Oh, the anger of the fusty at the announcement of Bob Dylan’s Nobel!

The outcry from the academy—not the Swedish one, mind you, but that of the world church of literaturology.

The panic of the literary bureaucracy steeped in its certainties and snared in its petty calculations, its half-baked prognostications, its crafty shifts of position: Political or non-political? America or the rest of the world? Why not a woman? Or a voice, any voice, of a visible minority? Or this one who’s been waiting 20 years? Or that one who’s given up hope?

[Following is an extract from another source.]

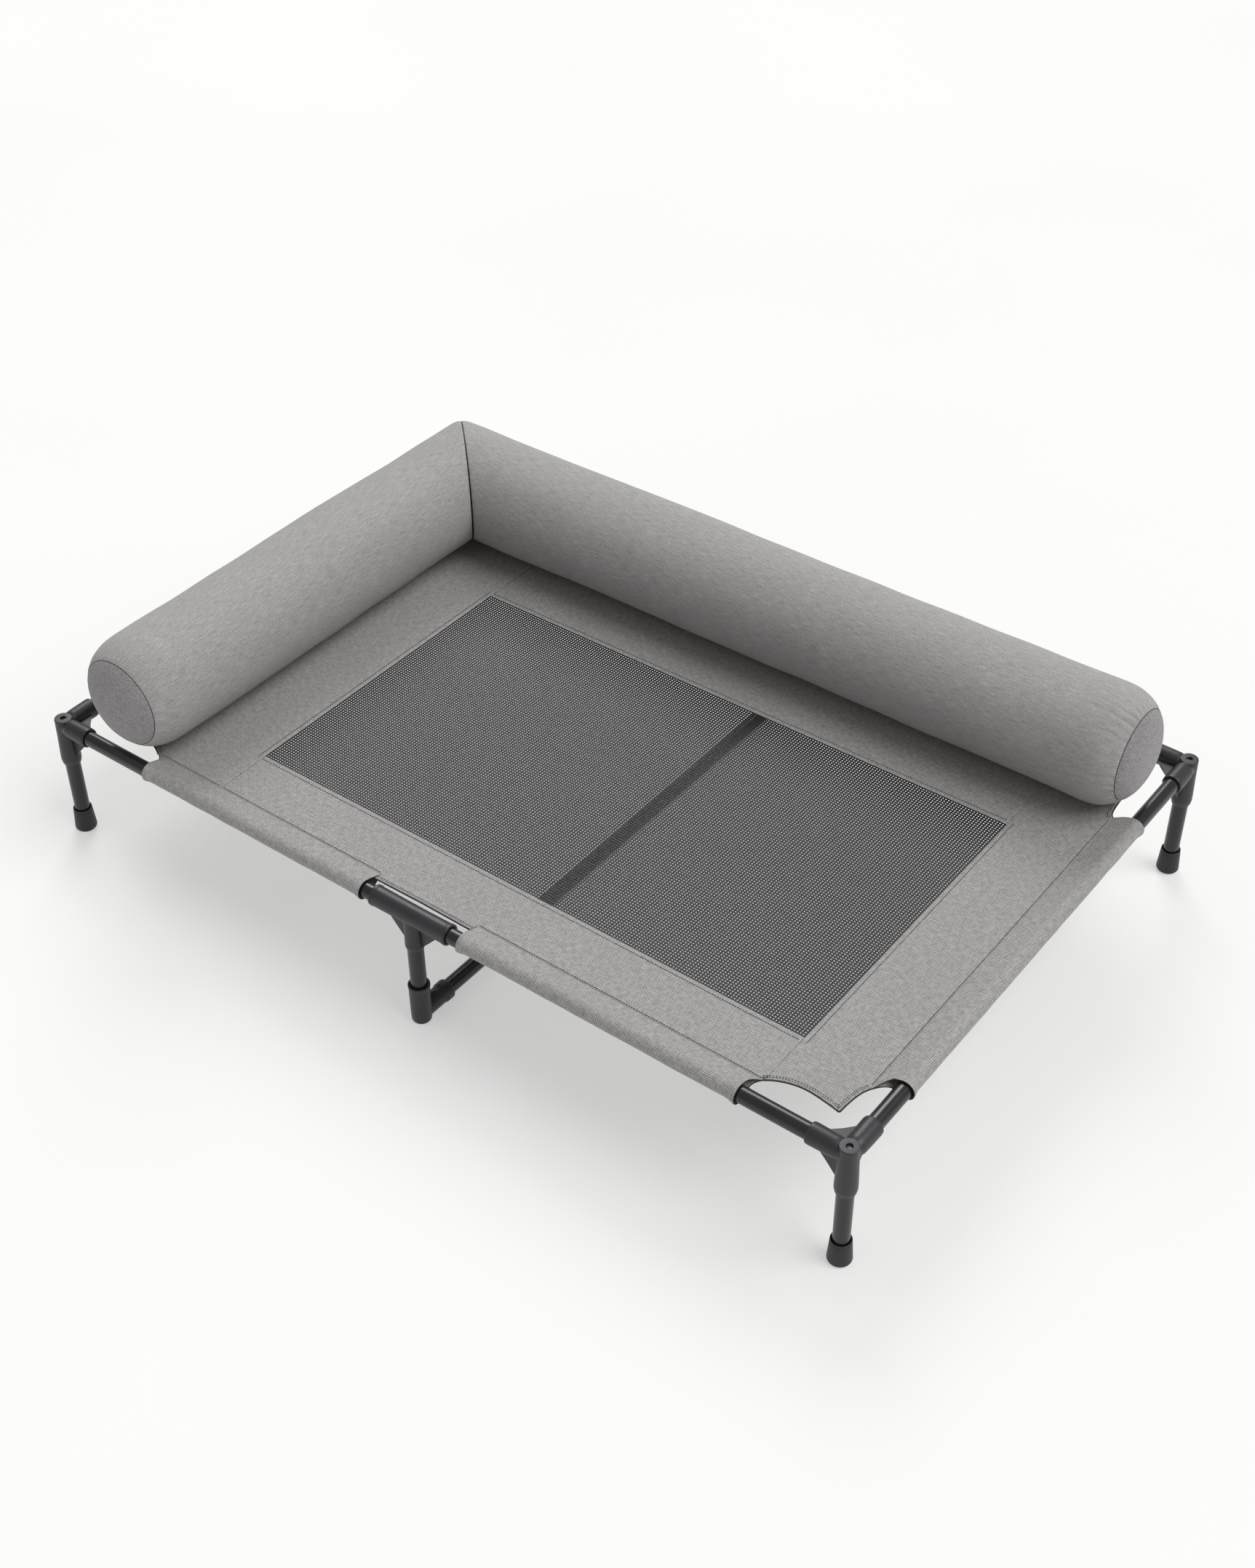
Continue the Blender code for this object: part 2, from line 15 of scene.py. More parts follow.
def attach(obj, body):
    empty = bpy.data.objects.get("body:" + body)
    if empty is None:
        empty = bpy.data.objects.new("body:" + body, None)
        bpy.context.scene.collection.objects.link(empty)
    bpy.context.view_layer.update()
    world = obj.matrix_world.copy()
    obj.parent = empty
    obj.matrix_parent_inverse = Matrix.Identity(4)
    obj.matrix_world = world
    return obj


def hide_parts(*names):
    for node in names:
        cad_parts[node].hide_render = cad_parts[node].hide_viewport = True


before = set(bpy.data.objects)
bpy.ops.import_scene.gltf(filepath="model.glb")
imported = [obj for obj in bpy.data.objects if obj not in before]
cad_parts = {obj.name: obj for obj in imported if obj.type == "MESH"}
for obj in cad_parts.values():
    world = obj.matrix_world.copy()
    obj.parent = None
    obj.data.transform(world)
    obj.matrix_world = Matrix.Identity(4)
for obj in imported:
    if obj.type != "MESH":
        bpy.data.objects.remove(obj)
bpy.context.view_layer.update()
scene = bpy.context.scene

FRAME = "frame_and_mat"
BOLSTER = "bolster"

# Dimensions shared with the CAD source
GAP = 0.0003
SPAN_X, SPAN_Y, RAIL_Z = 1.5, 0.988, 0.216
TUBE_R, TUBE_WALL = 0.0125, 0.0012
BORE_R = 0.0129
WEB = 0.003
POST_TOP, SOCKET_END, LEG_TUBE_TOP = 0.2305, 0.141, 0.199
ARM_END, ARM_BORE_START = 0.06, 0.018
FOOT_HEIGHT, FOOT_PAD = 0.044, 0.006
TEE_HALF, TEE_STOP, TEE_STEM_END, MID_LEG_TOP = 0.073, 0.004, 0.153, 0.19
ELBOW_HEIGHT, BRACE_Z, BRANCH_END, BRANCH_BORE_START = 0.076, 0.0185, 0.06, 0.017
FABRIC, MAT_Z, STITCH = 0.0012, 0.2212, 0.034
LONG_SLEEVES = ((-0.551, -0.092), (0.096, 0.579))
SIDE_SLEEVE = (-0.358, 0.309)
HEM_Y = 0.4745
MESH_X, MESH_Y = (-0.427, 0.594), (-0.362, 0.193)
BOLSTER_R, BOLSTER_X, BOLSTER_Y = 0.0965, -0.604, 0.344
LEFT_END, BACK_END = -0.422, 0.66
DOME, DOME_POWER, SEAM_AT = 0.087, 2.5, 0.72
STRIP, STRIP_HALF, STRIP_MARGIN = 0.0013, 0.02, 0.04
MAT_TOP = MAT_Z + FABRIC / 2
BOLSTER_Z = MAT_TOP + 3 * GAP + 2 * STRIP + BOLSTER_R
EDGE_X, EDGE_Y = SPAN_X / 2 - STITCH, SPAN_Y / 2 - STITCH

# Dimensions of the finish
SIDES = 64
FLARE = 0.0009
SCREW_BORE, SCREW_DEEP = 0.0023, 0.005
WEAVE_PITCH, MESH_PITCH = 0.0029, 0.005
RIB_PITCH = (0.0024, 0.0016)
HEM_ROWS = (0.0042, 0.007)
SEAM_ROW, MESH_ROW = 0.0026, 0.008


# Node materials

class Look:
    """A Principled material with short calls for the nodes that feed it."""

    def __init__(self, name, roughness=0.5, **uniform):
        self.material = bpy.data.materials.new(name)
        self.material.use_nodes = True
        self.tree = self.material.node_tree
        self.shader = self.tree.nodes["Principled BSDF"]
        self.shader.inputs["Roughness"].default_value = roughness
        for socket, value in uniform.items():
            self.shader.inputs[socket.replace("_", " ")].default_value = value

    def put(self, socket, value):
        if isinstance(value, bpy.types.NodeSocket):
            self.tree.links.new(value, socket)
        else:
            socket.default_value = value

    def node(self, kind, inputs, **settings):
        made = self.tree.nodes.new("ShaderNode" + kind)
        for name, value in settings.items():
            setattr(made, name, value)
        for key, value in inputs.items():
            self.put(made.inputs[key], value)
        return made

    def place(self):
        return self.node("TexCoord", {}).outputs["Object"]

    def cloth(self):
        return self.node("UVMap", {}, uv_map="weave").outputs["UV"]

    def stretch(self, vector, scale):
        return self.node("Mapping", {"Vector": vector, "Scale": scale}).outputs["Vector"]

    def math(self, operation, *values):
        return self.node("Math", dict(enumerate(values)), operation=operation).outputs[0]

    def weighed(self, *parts):
        """The sum of values times weights."""
        total = 0.0
        for value, weight in parts:
            total = self.math("MULTIPLY_ADD", value, weight, total)
        return total

    def noise(self, vector, scale, detail=2.0, roughness=0.5):
        inputs = {"Vector": vector, "Scale": scale, "Detail": detail, "Roughness": roughness}
        return self.node("TexNoise", inputs).outputs["Fac"]

    def span(self, value, low, high, to_low=0.0, to_high=1.0):
        inputs = {"Value": value, "From Min": low, "From Max": high, "To Min": to_low, "To Max": to_high}
        return self.node("MapRange", inputs, interpolation_type="SMOOTHSTEP").outputs["Result"]

    def blend(self, factor, first, second):
        inputs = {0: factor, 6: colour(first), 7: colour(second)}
        return self.node("Mix", inputs, data_type="RGBA").outputs[2]

    def bump(self, height, distance, strength):
        inputs = {"Height": height, "Distance": distance, "Strength": strength}
        return self.node("Bump", inputs).outputs["Normal"]

    def done(self, base, roughness=None, normal=None):
        self.put(self.shader.inputs["Base Color"], colour(base))
        if roughness is not None:
            self.put(self.shader.inputs["Roughness"], roughness)
        if normal is not None:
            self.put(self.shader.inputs["Normal"], normal)
        return self.material


def colour(value):
    return (*value, 1.0) if isinstance(value, tuple) else value


def painted(name, dark, light, rough, grain, depth, **uniform):
    """A coating or moulding with a fine grain, a little uneven in tone and gloss."""
    look = Look(name, **uniform)
    place = look.place()
    base = look.blend(look.span(look.noise(place, 14.0, 3.0), 0.3, 0.7), dark, light)
    gloss = look.span(look.noise(place, 40.0), 0.25, 0.75, rough - 0.015, rough + 0.015)
    return look.done(base, gloss, look.bump(look.noise(place, grain, 2.0, 0.6), depth, 0.6))


def crossed(look, vector, pitch, lift):
    """Height of a plain weave, 0 in its holes, from a vector and pitches in metres."""
    across = look.stretch(vector, (1 / pitch[0], 1 / pitch[1], 1.0))
    threads = look.node("SeparateXYZ", {"Vector": across}).outputs
    first = look.math("COSINE", look.math("MULTIPLY", threads["X"], pi))
    second = look.math("COSINE", look.math("MULTIPLY", threads["Y"], pi))
    turn = look.math("MULTIPLY", look.math("MULTIPLY", first, second), lift)
    warp = look.math("MULTIPLY", look.math("ABSOLUTE", first), look.math("ADD", 1.0, turn))
    weft = look.math("MULTIPLY", look.math("ABSOLUTE", second), look.math("SUBTRACT", 1.0, turn))
    return look.math("MAXIMUM", warp, weft)


def woven():
    """Coated yarn in an open plain weave: pale threads round near-black holes, painted shade seen through
    them.
    """
    look = Look("woven_textile", Sheen_Weight=0.06, Specular_IOR_Level=0.3)
    cloth = look.cloth()
    height = crossed(look, cloth, (WEAVE_PITCH, WEAVE_PITCH), 0.22)
    slub = look.noise(look.stretch(cloth, (85.0, 345.0, 1.0)), 1.0)
    cross_slub = look.noise(look.stretch(cloth, (345.0, 85.0, 1.0)), 1.0)
    tone = look.weighed((slub, 0.5), (cross_slub, 0.5))
    thread = look.blend(look.span(tone, 0.36, 0.64), (0.288, 0.277, 0.27), (0.424, 0.41, 0.401))
    cloud = look.noise(look.place(), 7.0, 3.0)
    thread = look.blend(look.span(cloud, 0.3, 0.7, 0.0, 0.16), thread, (0.27, 0.258, 0.252))
    # Painted shade: the holes and the threads' flanks towards them blend to near-black.
    base = look.blend(look.span(height, 0.38, 0.8), (0.04, 0.038, 0.037), thread)
    return look.done(base, look.span(height, 0.3, 1.0, 0.88, 0.6), look.bump(height, 0.0006, 0.8))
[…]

The truth, however unpleasant it may be for the fuddy-duddies, is that awarding the Nobel Prize in literature to an author who has written just one book is no more surprising than giving it to Dario Fo or Winston Churchill, neither of whom wrote many more.

And the even greater truth is that to give it to one of our last popular poets, to honor the distant relative of Rutebeuf, Villon, and all of the minstrels and songsters of solitude and dereliction who have strewn poetry down the byways of the planet and the sidewalks of poverty, to consecrate a troubadour, a bard of the brotherhood of lonely and lost souls, to crown the author of ballads that have been, to borrow André Suarès’s phrase about Rimbaud, “a moment in the life” of so many people in the twentieth and twenty-first centuries—the truth, indeed, is that recognizing the excellence of this man makes a lot more sense than did pulling out of a hat the obscure Rudolf Christoph Eucken or picking poor old Sully Prudhomme instead of Tolstoy.It’s wrong to respond priggishly to priggishness.

But to those who, since Friday’s announcement, have been shouting, “That’s not literature! It’s just not!,” one is tempted to side with Francis Ponge, who citing Lautréamont, defined the poet (he would say “proet”) as a bard or troubadour who, by expressing the “voice of things,” becomes “the most useful citizen of his tribe.” And to whom does that definition apply better than to the author of “Chimes of Freedom” or “Long and Wasted Years,” which bring to life and to music the “invisible republic” (to borrow a phrase from Greil Marcus) of American culture?

Or with Mallarmé, who urged us, in more or less the same terms, to “give a purer meaning to the words of the tribe.” Again, who better than this collage artist, this chameleon of citation and intertextuality, this laconic lyricist, this plunderer of wrecks both celestial and marine, this verbal alchemist who spent his life reinventing the words of others and his own, uncovering the embers of the era under the ashes of the day’s defeats, and transmuting into gold the lead he heard on the radio ?

Or with the familiar distinction between scribes (who make instrumental use of language) and writers (who spin it into silk). Wasn’t Dylan saying something similar when, after years of struggle for civil rights, resistance to the war in Vietnam, and support for the feminist revolution, he entitled one of his most beautiful songs, “I’m Not There,” as in, I’m not here anymore, am no longer one of you, goodbye to all that, so long?

But the true question lies elsewhere.

And the most conclusive exercise would be to compare apples with apples and the author of “Blonde on Blonde” with those who were and remain his key contemporaries.

Dylan is a Kerouac who can sing.

He’s a Burroughs who put to music the great parade of the Beat generation with its wild parties and naked lunches.

He is what Ginsberg said in describing his shock upon first hearing “A Hard Rain’s A-Gonna Fall” in 1963, a song in which the accents and pacing, the abrupt changes in emphasis, the voyage to the very heart of words and the imagination all echo the best literature of the time—but with music as well!

Are we going to hold that against him, charge him with the crime of having grafted the rhythms of the blues, of soul, and of country music onto those of the Bible, William Blake, and Walt Whitman?

Why should we withhold from the trouper of the Never Ending Tour (more than two thousand performances!) the dignity accorded without hesitation to the author of On the Road?

It was Aragon, I think, who said that setting a poem to music was like moving from black-and-white into color.

Aragon, the poet sung by Léo Ferré and others, who believed that a poem unsung was half dead.

Well, now, the musicality that is essential to great poetry, the second voice that haunts every poet but which he generally delegates to those who recite or read him, the power of song that is his ultimate and secret truth and that some have gone mad, literally and tragically mad, trying to pull from cage into canto—it seems that Bob Dylan was the only one of his era to have been able to embody them fully.

Bard and rhapsodist both. A poetico-musical revolution in one man and one body of work. I like to think that it was this tour de force—or stroke of genius—that the Nobel committee was recognizing in its selection.